El valor del voto está en que tiene un sentido inequívoco, cuantificable. Se traduce de modo automático y rápido en un reparto de poder: escaños. Supone una aceptación del resultado, pero no significa una aceptación homogénea de todo lo que haya hecho o dicho el representante político ni de lo que hará.
El voto así concebido tiene un valor infinitesimal, que —para más inri— los sistemas de reparto de escaños a veces descartan. ¿Realmente importa tanto? podríamos preguntarnos, sobre todo si votamos en plenas vacaciones.
Sin embargo, a veces un puñado de votos dan la victoria: tienen un valor marginal decisivo. En todo caso, el voto adquiere mayor valor cuando se suma a una magnitud relevante para formar o condicionar gobiernos y procesos legislativos. Pero esto es muy coyuntural, y puede ser imprevisible e incluso contraproducente. Desde el punto de vista moral y estratégico, esto nos mete en cálculos paradójicos. Por todo esto, parece más relevante la pregunta ¿en cuántos votos puedo influir? John Adams decía que la aristocracia en una democracia son quienes mueven el voto de muchos otros. Como el voto es secreto, sin duda se exige aquí algo más que votar.
En definitiva, lo más relevante no es tanto el hecho cuantificable del voto como las interpretaciones que —compartidas con otros— determinan nuestras opciones, pues para elegir tenemos que identificar lo más importante para conseguir o evitar y las alternativas razonables para lograrlo. Además, esas interpretaciones —cuando se comparten— tienen el efecto multiplicador del voto ajeno y condicionan la lectura que se haga de la voluntad colectiva.
Pero votar no es una carta a los Reyes Magos, sino la elección dentro de la carta de un menú que ya viene cocinado, sazonado de hemiplejía moral (Ortega). Puede haber opciones inaceptables, pero todas son imperfectas en algún sentido. Lo que podamos hacer en cocina para mejorar nuestras opciones —y las de millones de conciudadanos— es seguramente más relevante que un voto que vale épsilon.

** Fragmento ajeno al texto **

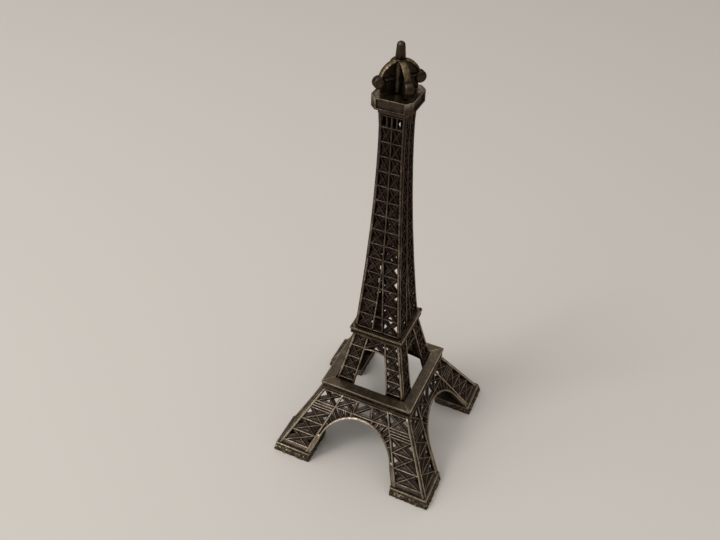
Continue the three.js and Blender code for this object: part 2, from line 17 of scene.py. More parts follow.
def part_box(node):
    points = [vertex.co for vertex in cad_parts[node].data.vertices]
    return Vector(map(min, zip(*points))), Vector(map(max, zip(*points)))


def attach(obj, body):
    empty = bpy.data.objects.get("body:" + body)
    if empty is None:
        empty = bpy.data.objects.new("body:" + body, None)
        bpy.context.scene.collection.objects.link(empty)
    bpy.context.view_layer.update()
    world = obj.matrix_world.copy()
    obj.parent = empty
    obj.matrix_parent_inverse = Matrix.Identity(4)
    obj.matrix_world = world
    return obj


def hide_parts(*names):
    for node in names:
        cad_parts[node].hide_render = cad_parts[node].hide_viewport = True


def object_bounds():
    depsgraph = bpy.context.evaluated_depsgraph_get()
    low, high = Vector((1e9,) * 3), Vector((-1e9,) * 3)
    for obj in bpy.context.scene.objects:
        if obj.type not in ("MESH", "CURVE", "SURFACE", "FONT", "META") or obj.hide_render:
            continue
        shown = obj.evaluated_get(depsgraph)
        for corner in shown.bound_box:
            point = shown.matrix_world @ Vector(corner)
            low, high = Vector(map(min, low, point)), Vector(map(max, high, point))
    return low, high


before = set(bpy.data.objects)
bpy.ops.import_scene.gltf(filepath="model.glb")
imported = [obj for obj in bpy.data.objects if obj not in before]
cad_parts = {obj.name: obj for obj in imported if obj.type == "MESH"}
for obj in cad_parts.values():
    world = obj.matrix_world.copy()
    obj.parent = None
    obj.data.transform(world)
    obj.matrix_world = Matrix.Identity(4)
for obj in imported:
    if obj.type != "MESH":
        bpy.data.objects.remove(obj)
cad_low, cad_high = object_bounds()
tower_height = cad_high.z
print(f"{len(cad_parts)} castings, {tower_height * 1000:.1f} mm tall")

# %% [markdown]
# ## Levels and widths
# The storeys stand on one another, so their heights come from the frame's boxes. A storey's half
# width is a function of height. It could be typed in for each bar, but a function keeps every
# rung, brace and chord on the same raking face.

# %% Storeys as functions of height
MM = 0.001
SEAM = 0.3 * MM
SIDES = ("front", "right", "back", "left")
CORNERS = ("front_right", "back_right", "back_left", "front_left")


def line(z0, value0, z1, value1):
    """A value that changes evenly with height."""
    return lambda z: value0 + (z - z0) * (value1 - value0) / (z1 - z0)


def spread(start, end, count):
    """Evenly spaced values from start to end, with count steps."""
    return [start + (end - start) * step / count for step in range(count + 1)]


plinth_low, plinth_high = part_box("plinth_front_right")
lower_low, lower_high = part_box("lower_frame_front")
deck_1_low, deck_1_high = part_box("deck_1_moulding_front")
middle_low, middle_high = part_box("middle_frame_front")
deck_2_low, deck_2_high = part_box("deck_2_moulding_front")
shaft_low, shaft_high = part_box("shaft_frame_front")
gallery_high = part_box("gallery")[1]
lantern_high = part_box("lantern")[1]
pin_low, pin_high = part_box("antenna_pin")

DECK_1_OVERHANG = 0.5 * MM
DECK_2_OVERHANG = 1.1 * MM
SHAFT_FOOT_INSET = 0.35 * MM
SHAFT_TOP_HALF = 4.65 * MM
SHAFT_FLARE = 1.75
NECK_FLARE = 0.3 * MM
NECK_START = 0.88

deck_1_half = -deck_1_low.y
deck_2_half = -deck_2_low.y
lower_half = line(lower_low.z, -lower_low.y, lower_high.z, deck_1_half - DECK_1_OVERHANG)
middle_half = line(middle_low.z, -middle_low.y, deck_2_low.z, deck_2_half - DECK_2_OVERHANG)
shaft_foot_half = middle_half(deck_2_low.z) - SHAFT_FOOT_INSET


def shaft_half(z):
    """The shaft flares towards its foot."""
    up = (z - deck_2_high.z) / (shaft_high.z - deck_2_high.z)
    up = min(1, max(0, up))
    neck = NECK_FLARE * max(0, up - NECK_START) ** 2 / (1 - NECK_START) ** 2
    return SHAFT_TOP_HALF + neck + (shaft_foot_half - SHAFT_TOP_HALF) * (1 - up) ** SHAFT_FLARE


for label, half, low, high in (
    ("legs", lower_half, lower_low.z, lower_high.z),
    ("middle storey", middle_half, deck_1_high.z, deck_2_low.z),
    ("shaft", shaft_half, shaft_low.z, shaft_high.z),
):
    print(f"{label}: half width {half(low) / MM:.1f} mm at the foot, {half(high) / MM:.1f} mm on top")

# %% [markdown]
# ## Camera
# The tower is looked down on from in front and a little to its right. The camera's place is a
# share of the tower's height, so it would follow a model of another size. Its direction is given
# as a compass turn, a tilt and a small roll, which is how a photographer would describe it.

# %% Camera
CAMERA_PLACE = Vector((0.439, -1.1414, 1.5316))
CAMERA_TURN = math.radians(-23.93)
CAMERA_TILT = math.radians(40.42)
CAMERA_ROLL = math.radians(1.2)
CAMERA_LENS = 37.86
CAMERA_SENSOR = 36

camera_data = bpy.data.cameras.new("camera")
camera_data.lens = CAMERA_LENS
camera_data.sensor_width = CAMERA_SENSOR
camera_data.clip_start = 0.01
camera_data.clip_end = 50
camera = bpy.data.objects.new("camera", camera_data)
bpy.context.scene.collection.objects.link(camera)
turned = Matrix.Rotation(-CAMERA_TURN, 4, "Z")
tilted = Matrix.Rotation(math.pi / 2 - CAMERA_TILT, 4, "X")
rolled = Matrix.Rotation(CAMERA_ROLL, 4, "Z")
camera.matrix_world = Matrix.Translation(CAMERA_PLACE * tower_height) @ turned @ tilted @ rolled
bpy.context.scene.camera = camera
print(f"camera {camera.location.z * 1000:.0f} mm above the floor")

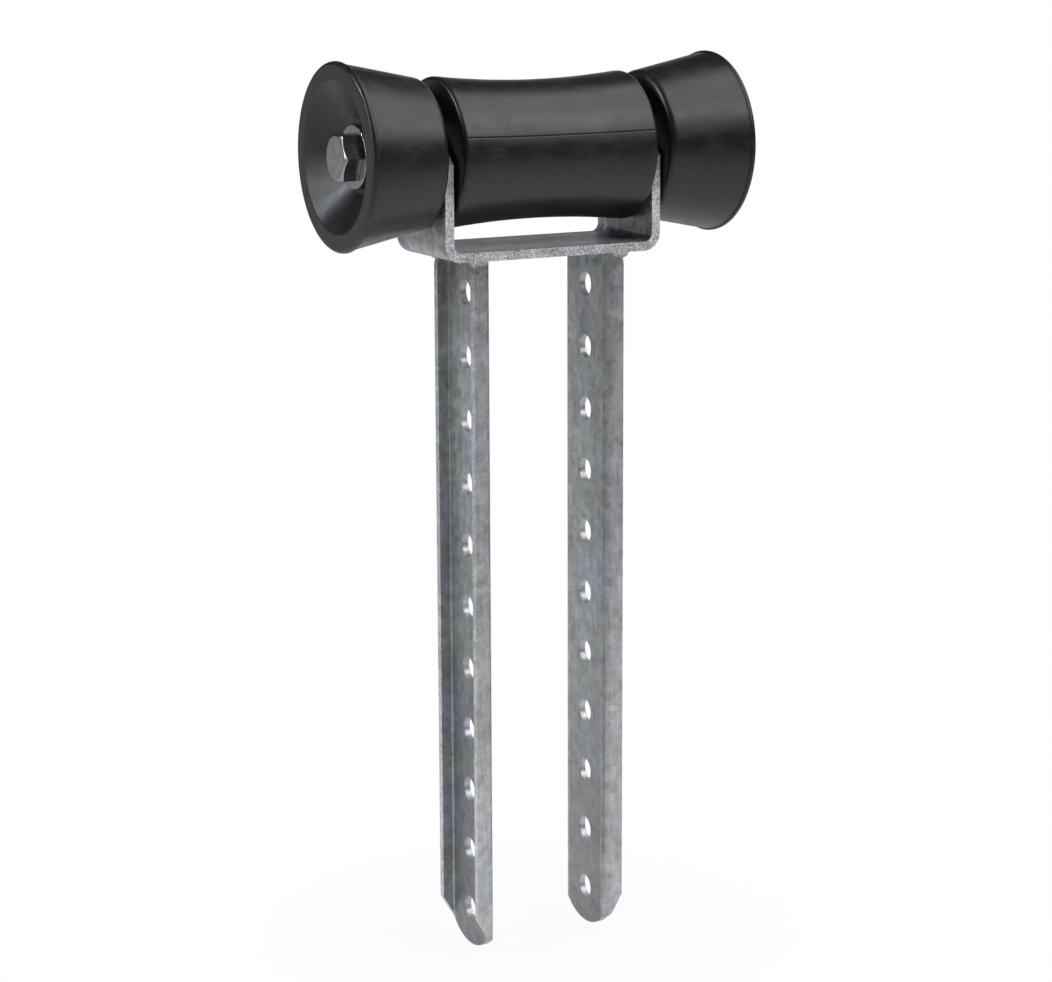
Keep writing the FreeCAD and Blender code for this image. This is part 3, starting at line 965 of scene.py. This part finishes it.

Pero volvamos al voto. Para decidir, es necesario un ejercicio de diagnóstico y de prudencia sobre la credibilidad de las personas, la eficacia de los medios, las oportunidades, las reacciones de los demás, etc. Hay a veces factores determinantes que son subjetivos (y por eso dados al autoengaño) como la información de primera mano o las propias posibilidades de influencia. También resultan inciertas —pero influyentes— informaciones y valoraciones de contexto. Todo esto nos lleva a una afirmación contraintuitiva, que rompe la lógica unilateral de la pregunta: «¿A quién debe votar un cristiano?». Para el bien común es seguramente conveniente que diversas personas persigan estrategias políticas diferentes, e incluso contradictorias, de modo no coordinado. Podemos celebrar genuinamente ese pluralismo, o al menos respetar las opciones ajenas, aun cuando en tiempo y forma ofrezcamos nuestras opiniones y juicios, quizá contundentes. Lo que no parece adecuado es confundir el propio juicio con lo que impera la conciencia cristiana. Y, por otro lado, parece poco aconsejable en principio y como estrategia intentar condicionar las declaraciones de los obispos.
No hay obligación de hacer un voto testimonial sin más consideración de estrategia política, como no la hay de decir siempre todo lo que pensamos. Es inevitable «cooperar materialmente al mal» en alguna medida al participar en la vida política; con nuestro voto también. Pero nos hacemos responsables de lo que justificamos o apoyamos explícitamente, o de lo que suscita confusión segura en la conciencia de otros. Además, como escribía el cardenal Newman, a veces la estrategia más astuta es sencillamente llamar a las cosas por su nombre. En conclusión: si uno ha puesto empeño en contribuir al bien común durante los últimos cuatro años, pienso que puede pensar en qué votar sin escrúpulos de conciencia.